#### [What you have to do]
Extract the listing below in full, unchanged.

:: Dataset extract ::

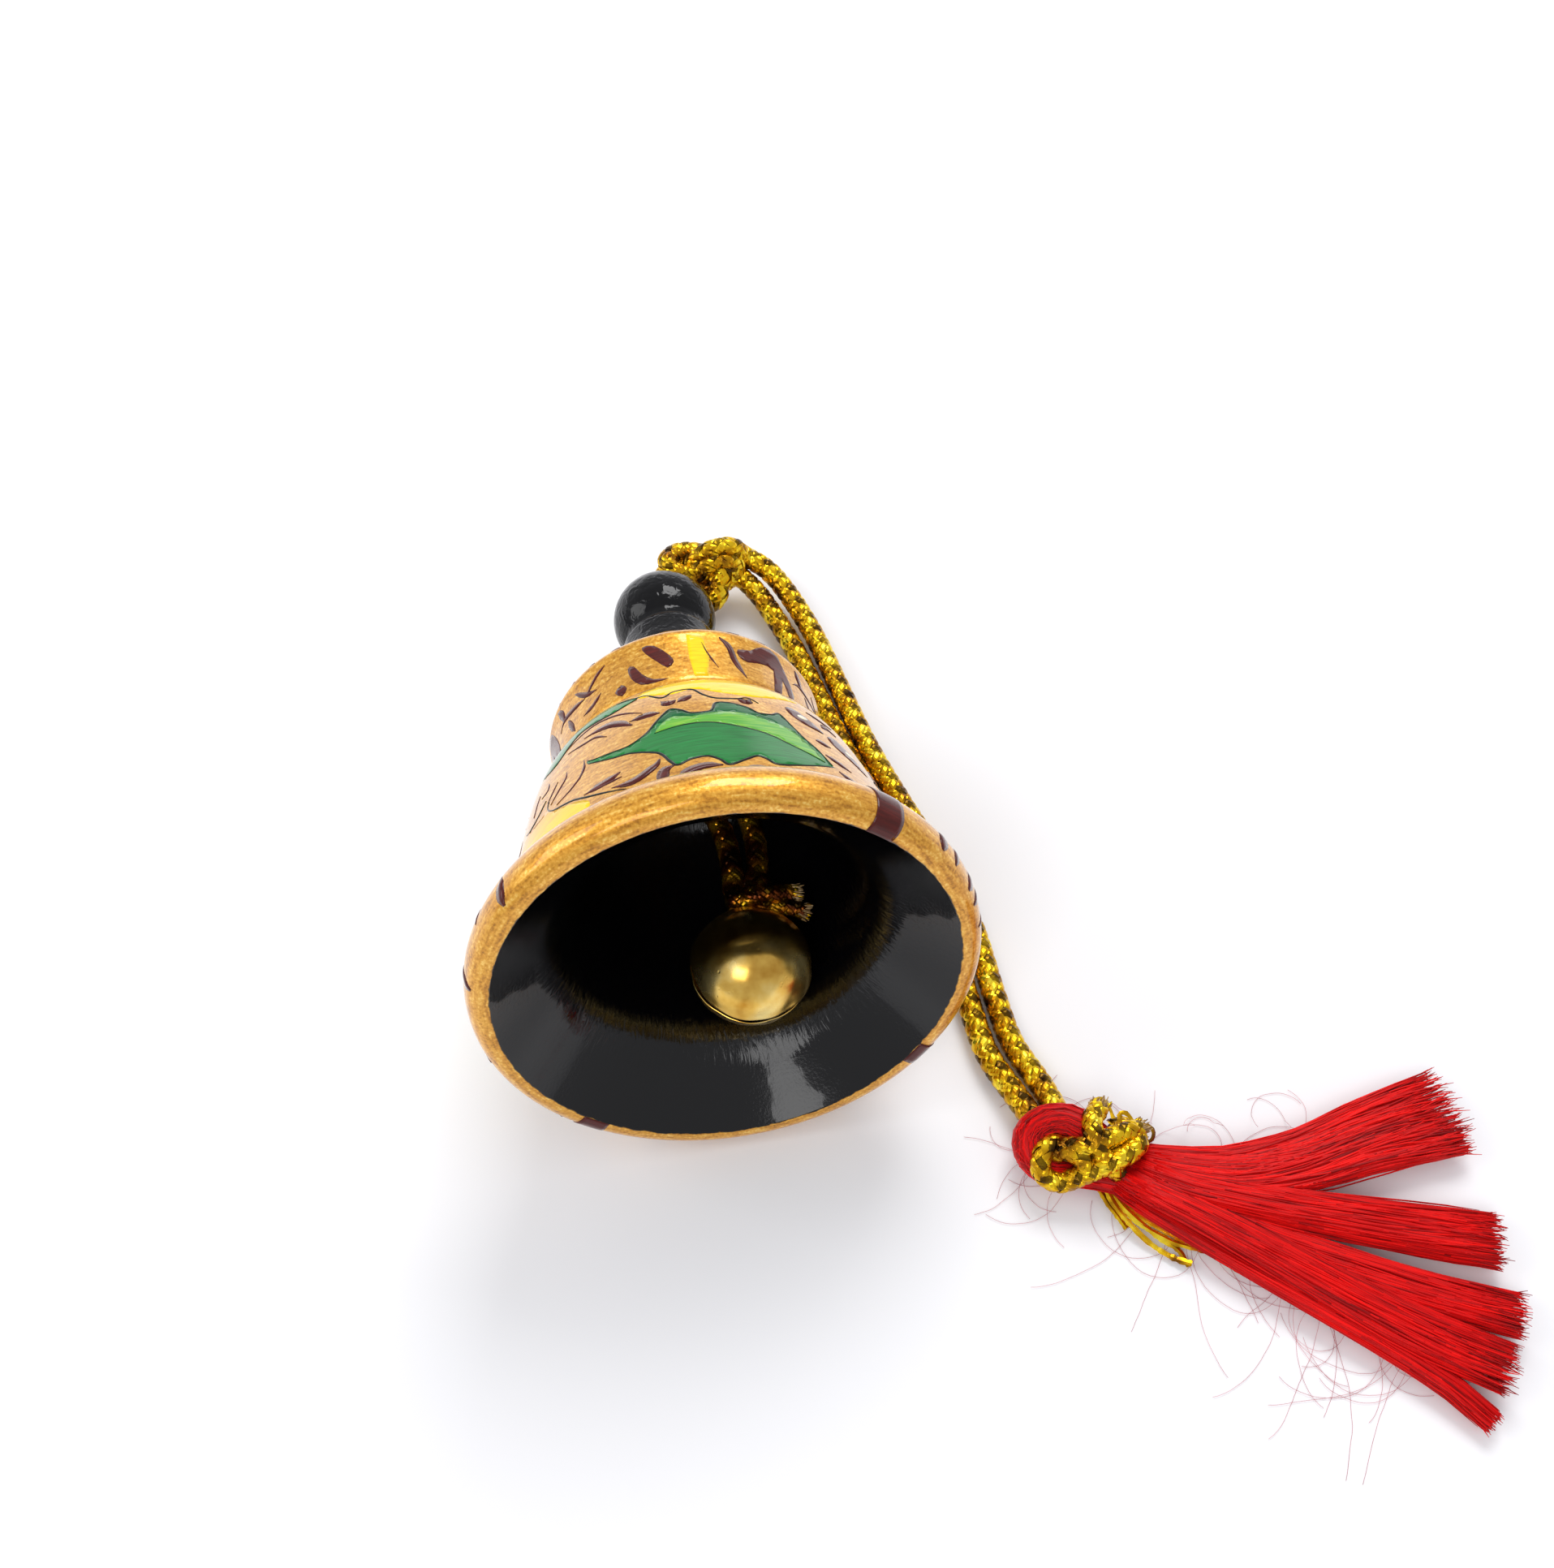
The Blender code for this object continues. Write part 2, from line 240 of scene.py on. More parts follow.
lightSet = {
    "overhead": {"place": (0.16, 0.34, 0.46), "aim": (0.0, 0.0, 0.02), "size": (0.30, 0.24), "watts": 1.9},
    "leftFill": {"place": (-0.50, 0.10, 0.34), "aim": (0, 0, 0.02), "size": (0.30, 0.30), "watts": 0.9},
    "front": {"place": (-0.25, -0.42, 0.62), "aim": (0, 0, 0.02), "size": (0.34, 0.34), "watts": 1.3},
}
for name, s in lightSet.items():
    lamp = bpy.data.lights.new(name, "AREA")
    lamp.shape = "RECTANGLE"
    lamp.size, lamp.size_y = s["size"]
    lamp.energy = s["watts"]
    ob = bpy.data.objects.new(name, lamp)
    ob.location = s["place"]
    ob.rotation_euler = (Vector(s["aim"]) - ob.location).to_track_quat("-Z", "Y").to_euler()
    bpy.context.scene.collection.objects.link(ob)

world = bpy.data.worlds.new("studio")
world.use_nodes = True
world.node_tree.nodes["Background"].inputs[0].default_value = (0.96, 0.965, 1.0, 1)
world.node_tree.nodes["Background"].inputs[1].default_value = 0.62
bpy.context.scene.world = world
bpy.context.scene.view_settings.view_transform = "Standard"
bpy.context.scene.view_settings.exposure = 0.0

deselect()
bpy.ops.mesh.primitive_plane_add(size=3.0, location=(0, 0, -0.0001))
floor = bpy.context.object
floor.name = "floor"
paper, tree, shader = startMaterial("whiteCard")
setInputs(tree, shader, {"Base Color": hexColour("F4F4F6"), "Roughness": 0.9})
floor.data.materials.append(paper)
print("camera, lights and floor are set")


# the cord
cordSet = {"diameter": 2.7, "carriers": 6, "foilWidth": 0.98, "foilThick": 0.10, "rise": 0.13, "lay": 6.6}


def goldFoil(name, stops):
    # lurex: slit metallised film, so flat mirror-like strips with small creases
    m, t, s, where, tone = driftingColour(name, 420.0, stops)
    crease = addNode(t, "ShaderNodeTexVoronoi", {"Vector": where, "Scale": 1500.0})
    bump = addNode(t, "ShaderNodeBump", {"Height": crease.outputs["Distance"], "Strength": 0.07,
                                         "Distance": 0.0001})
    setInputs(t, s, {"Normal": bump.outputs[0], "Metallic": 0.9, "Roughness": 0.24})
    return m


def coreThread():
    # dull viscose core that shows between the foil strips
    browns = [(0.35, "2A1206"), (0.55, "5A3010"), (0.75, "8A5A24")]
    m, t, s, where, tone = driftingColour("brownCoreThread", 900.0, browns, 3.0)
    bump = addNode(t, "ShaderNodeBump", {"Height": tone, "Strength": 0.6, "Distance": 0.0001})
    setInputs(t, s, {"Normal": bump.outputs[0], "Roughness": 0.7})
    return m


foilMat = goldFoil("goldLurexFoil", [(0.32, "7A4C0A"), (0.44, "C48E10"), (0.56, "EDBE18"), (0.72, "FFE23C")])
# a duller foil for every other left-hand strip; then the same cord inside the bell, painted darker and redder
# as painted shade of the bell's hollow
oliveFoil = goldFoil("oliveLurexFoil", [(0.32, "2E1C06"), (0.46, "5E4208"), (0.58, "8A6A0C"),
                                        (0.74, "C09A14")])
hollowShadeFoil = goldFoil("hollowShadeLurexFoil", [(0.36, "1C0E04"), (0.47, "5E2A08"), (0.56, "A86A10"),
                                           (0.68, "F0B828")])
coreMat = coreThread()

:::

#### [Response to this task]
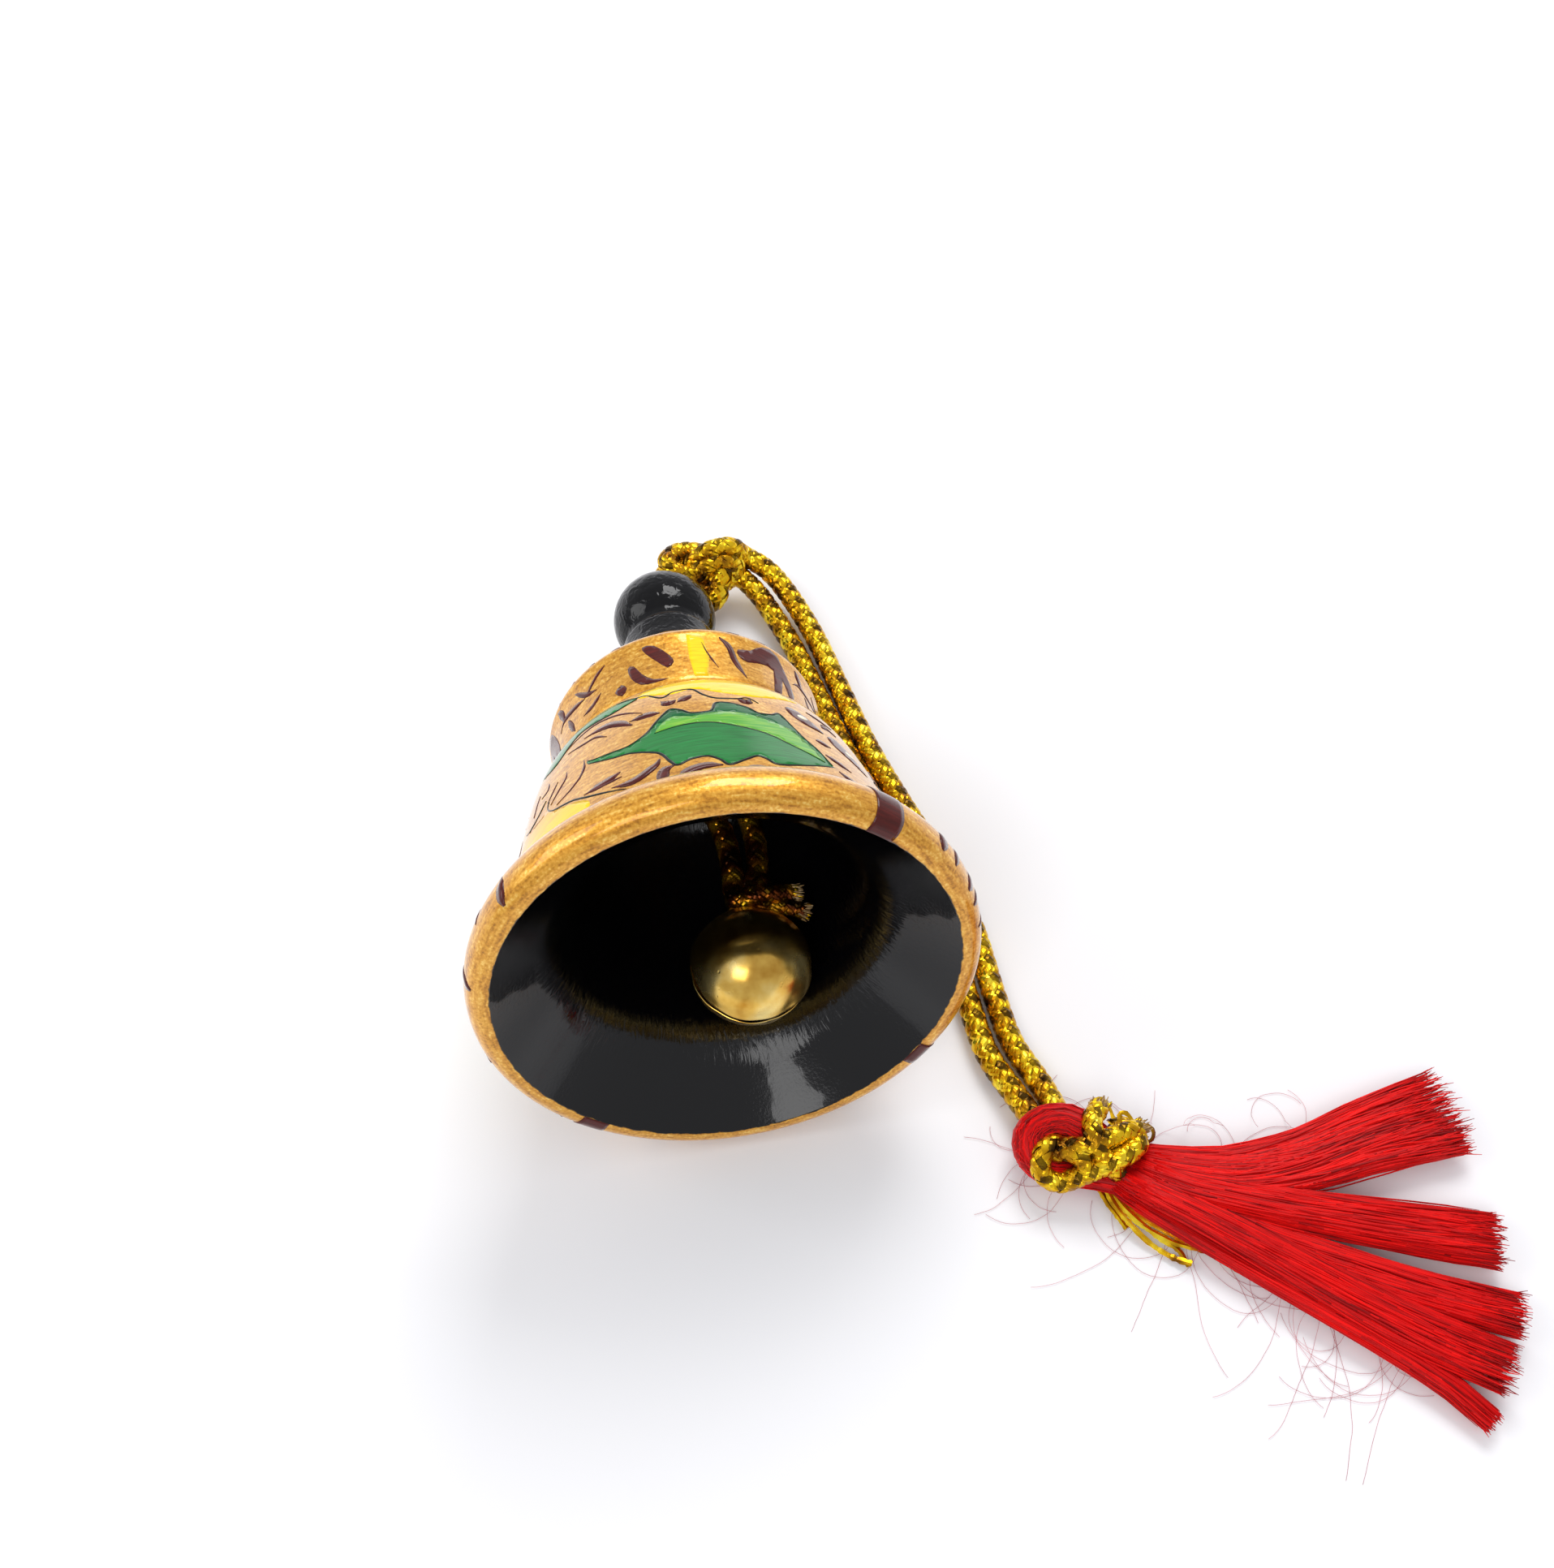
The Blender code for this object continues. Write part 2, from line 240 of scene.py on. More parts follow.
lightSet = {
    "overhead": {"place": (0.16, 0.34, 0.46), "aim": (0.0, 0.0, 0.02), "size": (0.30, 0.24), "watts": 1.9},
    "leftFill": {"place": (-0.50, 0.10, 0.34), "aim": (0, 0, 0.02), "size": (0.30, 0.30), "watts": 0.9},
    "front": {"place": (-0.25, -0.42, 0.62), "aim": (0, 0, 0.02), "size": (0.34, 0.34), "watts": 1.3},
}
for name, s in lightSet.items():
    lamp = bpy.data.lights.new(name, "AREA")
    lamp.shape = "RECTANGLE"
    lamp.size, lamp.size_y = s["size"]
    lamp.energy = s["watts"]
    ob = bpy.data.objects.new(name, lamp)
    ob.location = s["place"]
    ob.rotation_euler = (Vector(s["aim"]) - ob.location).to_track_quat("-Z", "Y").to_euler()
    bpy.context.scene.collection.objects.link(ob)

world = bpy.data.worlds.new("studio")
world.use_nodes = True
world.node_tree.nodes["Background"].inputs[0].default_value = (0.96, 0.965, 1.0, 1)
world.node_tree.nodes["Background"].inputs[1].default_value = 0.62
bpy.context.scene.world = world
bpy.context.scene.view_settings.view_transform = "Standard"
bpy.context.scene.view_settings.exposure = 0.0

deselect()
bpy.ops.mesh.primitive_plane_add(size=3.0, location=(0, 0, -0.0001))
floor = bpy.context.object
floor.name = "floor"
paper, tree, shader = startMaterial("whiteCard")
setInputs(tree, shader, {"Base Color": hexColour("F4F4F6"), "Roughness": 0.9})
floor.data.materials.append(paper)
print("camera, lights and floor are set")


# the cord
cordSet = {"diameter": 2.7, "carriers": 6, "foilWidth": 0.98, "foilThick": 0.10, "rise": 0.13, "lay": 6.6}


def goldFoil(name, stops):
    # lurex: slit metallised film, so flat mirror-like strips with small creases
    m, t, s, where, tone = driftingColour(name, 420.0, stops)
    crease = addNode(t, "ShaderNodeTexVoronoi", {"Vector": where, "Scale": 1500.0})
    bump = addNode(t, "ShaderNodeBump", {"Height": crease.outputs["Distance"], "Strength": 0.07,
                                         "Distance": 0.0001})
    setInputs(t, s, {"Normal": bump.outputs[0], "Metallic": 0.9, "Roughness": 0.24})
    return m


def coreThread():
    # dull viscose core that shows between the foil strips
    browns = [(0.35, "2A1206"), (0.55, "5A3010"), (0.75, "8A5A24")]
    m, t, s, where, tone = driftingColour("brownCoreThread", 900.0, browns, 3.0)
    bump = addNode(t, "ShaderNodeBump", {"Height": tone, "Strength": 0.6, "Distance": 0.0001})
    setInputs(t, s, {"Normal": bump.outputs[0], "Roughness": 0.7})
    return m


foilMat = goldFoil("goldLurexFoil", [(0.32, "7A4C0A"), (0.44, "C48E10"), (0.56, "EDBE18"), (0.72, "FFE23C")])
# a duller foil for every other left-hand strip; then the same cord inside the bell, painted darker and redder
# as painted shade of the bell's hollow
oliveFoil = goldFoil("oliveLurexFoil", [(0.32, "2E1C06"), (0.46, "5E4208"), (0.58, "8A6A0C"),
                                        (0.74, "C09A14")])
hollowShadeFoil = goldFoil("hollowShadeLurexFoil", [(0.36, "1C0E04"), (0.47, "5E2A08"), (0.56, "A86A10"),
                                           (0.68, "F0B828")])
coreMat = coreThread()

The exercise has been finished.